__WORKING DATA__.
* * * * * * *

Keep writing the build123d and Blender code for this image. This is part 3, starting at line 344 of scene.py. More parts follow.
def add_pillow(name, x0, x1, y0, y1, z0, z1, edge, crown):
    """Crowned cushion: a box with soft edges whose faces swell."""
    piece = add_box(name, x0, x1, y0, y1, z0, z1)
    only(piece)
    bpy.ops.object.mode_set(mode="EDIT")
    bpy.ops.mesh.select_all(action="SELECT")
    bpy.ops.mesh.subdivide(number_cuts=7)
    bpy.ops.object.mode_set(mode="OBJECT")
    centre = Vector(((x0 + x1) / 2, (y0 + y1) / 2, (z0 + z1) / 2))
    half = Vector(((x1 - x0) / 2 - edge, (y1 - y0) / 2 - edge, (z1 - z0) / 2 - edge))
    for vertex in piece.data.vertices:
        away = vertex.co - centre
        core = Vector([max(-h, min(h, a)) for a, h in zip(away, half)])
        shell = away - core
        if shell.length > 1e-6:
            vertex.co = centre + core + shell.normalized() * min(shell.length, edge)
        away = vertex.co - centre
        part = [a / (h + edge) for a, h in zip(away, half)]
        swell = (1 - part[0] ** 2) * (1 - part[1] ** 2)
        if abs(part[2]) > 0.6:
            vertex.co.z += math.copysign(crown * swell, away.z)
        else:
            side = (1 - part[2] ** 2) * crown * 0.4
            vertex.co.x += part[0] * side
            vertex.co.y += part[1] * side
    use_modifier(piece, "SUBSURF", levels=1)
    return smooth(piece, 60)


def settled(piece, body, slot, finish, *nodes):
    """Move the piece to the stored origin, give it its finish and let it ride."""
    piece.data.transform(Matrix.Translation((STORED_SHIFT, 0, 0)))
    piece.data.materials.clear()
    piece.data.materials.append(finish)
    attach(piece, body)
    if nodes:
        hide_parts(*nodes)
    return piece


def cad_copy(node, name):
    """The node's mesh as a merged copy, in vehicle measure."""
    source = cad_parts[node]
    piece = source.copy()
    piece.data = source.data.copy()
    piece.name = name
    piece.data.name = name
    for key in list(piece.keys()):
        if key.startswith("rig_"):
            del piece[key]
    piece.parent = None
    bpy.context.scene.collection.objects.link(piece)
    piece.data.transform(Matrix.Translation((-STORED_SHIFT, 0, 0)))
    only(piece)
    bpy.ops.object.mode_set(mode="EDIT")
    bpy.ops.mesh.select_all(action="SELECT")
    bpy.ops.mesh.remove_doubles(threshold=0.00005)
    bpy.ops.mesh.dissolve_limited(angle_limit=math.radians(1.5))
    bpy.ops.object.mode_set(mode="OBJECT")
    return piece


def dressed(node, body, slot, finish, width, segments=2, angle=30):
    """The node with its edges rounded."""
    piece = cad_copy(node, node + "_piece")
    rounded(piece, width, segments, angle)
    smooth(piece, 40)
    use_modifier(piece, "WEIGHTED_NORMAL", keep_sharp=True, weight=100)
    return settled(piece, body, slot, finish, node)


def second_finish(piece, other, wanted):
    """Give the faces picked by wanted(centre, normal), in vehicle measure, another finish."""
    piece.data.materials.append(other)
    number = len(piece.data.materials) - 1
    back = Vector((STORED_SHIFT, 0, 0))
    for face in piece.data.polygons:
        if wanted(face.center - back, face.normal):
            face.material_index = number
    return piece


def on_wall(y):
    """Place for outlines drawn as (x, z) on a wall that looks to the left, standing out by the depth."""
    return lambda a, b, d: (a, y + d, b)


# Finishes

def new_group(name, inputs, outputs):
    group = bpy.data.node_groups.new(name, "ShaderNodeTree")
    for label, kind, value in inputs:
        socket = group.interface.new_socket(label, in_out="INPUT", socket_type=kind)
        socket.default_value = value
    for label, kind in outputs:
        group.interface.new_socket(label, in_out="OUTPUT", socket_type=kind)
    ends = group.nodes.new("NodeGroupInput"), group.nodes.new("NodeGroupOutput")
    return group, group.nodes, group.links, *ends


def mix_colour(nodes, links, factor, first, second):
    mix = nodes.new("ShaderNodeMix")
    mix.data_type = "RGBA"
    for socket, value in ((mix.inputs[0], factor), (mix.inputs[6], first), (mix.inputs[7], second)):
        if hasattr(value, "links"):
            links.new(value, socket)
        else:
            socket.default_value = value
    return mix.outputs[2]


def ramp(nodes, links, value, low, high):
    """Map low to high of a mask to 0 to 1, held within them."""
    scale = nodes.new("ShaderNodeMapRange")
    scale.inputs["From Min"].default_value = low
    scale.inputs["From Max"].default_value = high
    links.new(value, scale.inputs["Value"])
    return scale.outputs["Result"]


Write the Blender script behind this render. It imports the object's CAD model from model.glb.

* * * * * * *

__REQUIREMENT__.
Reproduce the entries above in full by retyping them exactly.

__RESULT BELOW__.
Keep writing the build123d and Blender code for this image. This is part 3, starting at line 344 of scene.py. More parts follow.
def add_pillow(name, x0, x1, y0, y1, z0, z1, edge, crown):
    """Crowned cushion: a box with soft edges whose faces swell."""
    piece = add_box(name, x0, x1, y0, y1, z0, z1)
    only(piece)
    bpy.ops.object.mode_set(mode="EDIT")
    bpy.ops.mesh.select_all(action="SELECT")
    bpy.ops.mesh.subdivide(number_cuts=7)
    bpy.ops.object.mode_set(mode="OBJECT")
    centre = Vector(((x0 + x1) / 2, (y0 + y1) / 2, (z0 + z1) / 2))
    half = Vector(((x1 - x0) / 2 - edge, (y1 - y0) / 2 - edge, (z1 - z0) / 2 - edge))
    for vertex in piece.data.vertices:
        away = vertex.co - centre
        core = Vector([max(-h, min(h, a)) for a, h in zip(away, half)])
        shell = away - core
        if shell.length > 1e-6:
            vertex.co = centre + core + shell.normalized() * min(shell.length, edge)
        away = vertex.co - centre
        part = [a / (h + edge) for a, h in zip(away, half)]
        swell = (1 - part[0] ** 2) * (1 - part[1] ** 2)
        if abs(part[2]) > 0.6:
            vertex.co.z += math.copysign(crown * swell, away.z)
        else:
            side = (1 - part[2] ** 2) * crown * 0.4
            vertex.co.x += part[0] * side
            vertex.co.y += part[1] * side
    use_modifier(piece, "SUBSURF", levels=1)
    return smooth(piece, 60)


def settled(piece, body, slot, finish, *nodes):
    """Move the piece to the stored origin, give it its finish and let it ride."""
    piece.data.transform(Matrix.Translation((STORED_SHIFT, 0, 0)))
    piece.data.materials.clear()
    piece.data.materials.append(finish)
    attach(piece, body)
    if nodes:
        hide_parts(*nodes)
    return piece


def cad_copy(node, name):
    """The node's mesh as a merged copy, in vehicle measure."""
    source = cad_parts[node]
    piece = source.copy()
    piece.data = source.data.copy()
    piece.name = name
    piece.data.name = name
    for key in list(piece.keys()):
        if key.startswith("rig_"):
            del piece[key]
    piece.parent = None
    bpy.context.scene.collection.objects.link(piece)
    piece.data.transform(Matrix.Translation((-STORED_SHIFT, 0, 0)))
    only(piece)
    bpy.ops.object.mode_set(mode="EDIT")
    bpy.ops.mesh.select_all(action="SELECT")
    bpy.ops.mesh.remove_doubles(threshold=0.00005)
    bpy.ops.mesh.dissolve_limited(angle_limit=math.radians(1.5))
    bpy.ops.object.mode_set(mode="OBJECT")
    return piece


def dressed(node, body, slot, finish, width, segments=2, angle=30):
    """The node with its edges rounded."""
    piece = cad_copy(node, node + "_piece")
    rounded(piece, width, segments, angle)
    smooth(piece, 40)
    use_modifier(piece, "WEIGHTED_NORMAL", keep_sharp=True, weight=100)
    return settled(piece, body, slot, finish, node)


def second_finish(piece, other, wanted):
    """Give the faces picked by wanted(centre, normal), in vehicle measure, another finish."""
    piece.data.materials.append(other)
    number = len(piece.data.materials) - 1
    back = Vector((STORED_SHIFT, 0, 0))
    for face in piece.data.polygons:
        if wanted(face.center - back, face.normal):
            face.material_index = number
    return piece


def on_wall(y):
    """Place for outlines drawn as (x, z) on a wall that looks to the left, standing out by the depth."""
    return lambda a, b, d: (a, y + d, b)


# Finishes

def new_group(name, inputs, outputs):
    group = bpy.data.node_groups.new(name, "ShaderNodeTree")
    for label, kind, value in inputs:
        socket = group.interface.new_socket(label, in_out="INPUT", socket_type=kind)
        socket.default_value = value
    for label, kind in outputs:
        group.interface.new_socket(label, in_out="OUTPUT", socket_type=kind)
    ends = group.nodes.new("NodeGroupInput"), group.nodes.new("NodeGroupOutput")
    return group, group.nodes, group.links, *ends


def mix_colour(nodes, links, factor, first, second):
    mix = nodes.new("ShaderNodeMix")
    mix.data_type = "RGBA"
    for socket, value in ((mix.inputs[0], factor), (mix.inputs[6], first), (mix.inputs[7], second)):
        if hasattr(value, "links"):
            links.new(value, socket)
        else:
            socket.default_value = value
    return mix.outputs[2]


def ramp(nodes, links, value, low, high):
    """Map low to high of a mask to 0 to 1, held within them."""
    scale = nodes.new("ShaderNodeMapRange")
    scale.inputs["From Min"].default_value = low
    scale.inputs["From Max"].default_value = high
    links.new(value, scale.inputs["Value"])
    return scale.outputs["Result"]


Write the Blender script behind this render. It imports the object's CAD model from model.glb.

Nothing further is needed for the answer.